Beginning at the first line of the data, print each line exactly, stopping after the line that contains "MEAN_RADIUS = (WIDTH".

Data block:
-*-

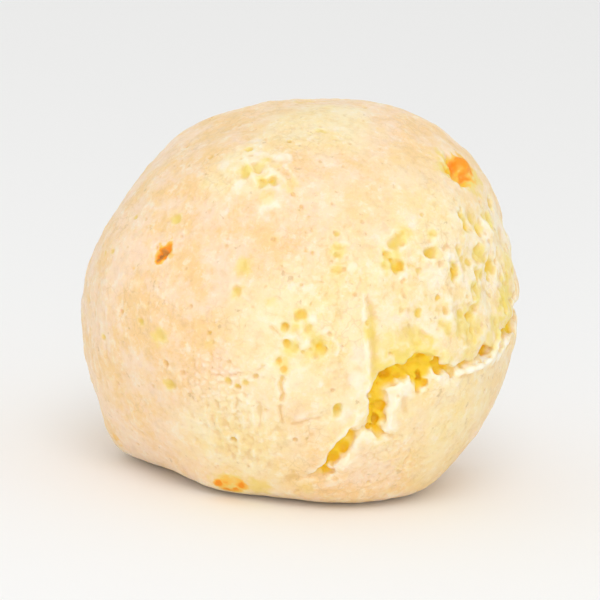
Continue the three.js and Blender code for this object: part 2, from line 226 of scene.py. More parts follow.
FOOT_TOAST = 0.2  # how strongly the tray has browned the foot's underside

low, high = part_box("cheese_ball")
UNIT = (high.x - low.x) / SOLID_WIDTH  # metres of the frame for a millimetre of the form
HEART = np.array([0, HEART_BACK, WAIST_HEIGHT])
MEAN_RADIUS = (WIDTH + DEPTH) / 4  # turns a direction into a point of the skin, for noise

# Layers of noise: (height, length of a bump, seed), or without the height where it is 1.
BORDER_NOISE = [(1.3, 2.4, 71)]
CREAM_NOISE = [(7, 9, 68), (4, 3.5, 69), (2, 1.3, 70)]
TEAR_NOISE = [(0.3, 1.5, 72), (0.15, 0.75, 73)]
LINE_NOISE = (0.25, 1.2, 74)
PATCH_NOISE = (3, 4, 75)
SKIN_NOISE = [(0.2, 6.5, 81), (0.13, 2.7, 82)]
CRUST_GRAIN = (0.06, 1.1, 83)
SPONGE_GRAIN = (0.1, 1.4, 84)
WRINKLES = [(1, 0.95, 77), (0.7, 0.6, 76)]
STRETCH_NOISE = (1.9, 80)
CRACKLE_WHERE = (8, 67)
CRACKLE_SHAKE = (0.3, 1, 78)
SPOT_NOISE = [(0.45, 1.0, 111), (0.25, 0.5, 112)]
FOOT_MOTTLE = (0.4, 4, 85)
CRUMPLE = [(0.75, 0.8, 91), (0.5, 0.42, 92)]

UPRIGHT = [1, 1, 0.2]  # squeezing the height draws the noise's bumps out upwards
STRETCHED = [1, 1, 0.4]
WRINKLE_HEIGHT = 0.16
CRACKLE_DEPTH = 0.18
CRACKLE_CELLS = (1.05, 79)  # size and seed
SPONGE_LUMPS = 0.6  # share of the solid's lumps that is left beside the open bubbles
SPONGE_STRETCH = 0.14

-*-

Answer:
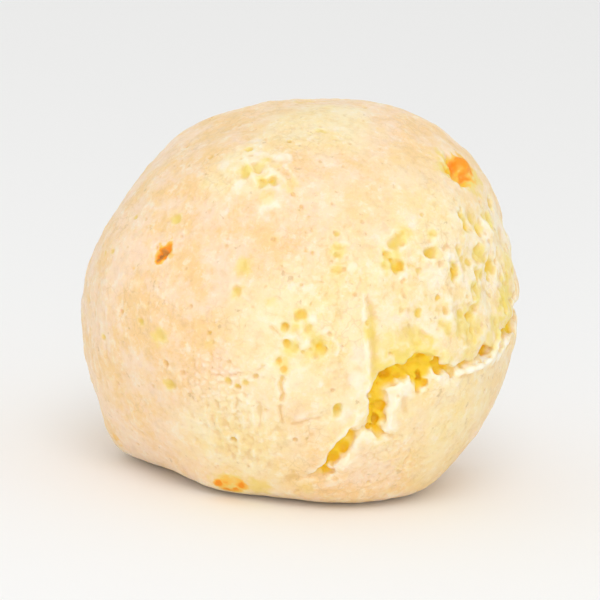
Continue the three.js and Blender code for this object: part 2, from line 226 of scene.py. More parts follow.
FOOT_TOAST = 0.2  # how strongly the tray has browned the foot's underside

low, high = part_box("cheese_ball")
UNIT = (high.x - low.x) / SOLID_WIDTH  # metres of the frame for a millimetre of the form
HEART = np.array([0, HEART_BACK, WAIST_HEIGHT])
MEAN_RADIUS = (WIDTH + DEPTH) / 4  # turns a direction into a point of the skin, for noise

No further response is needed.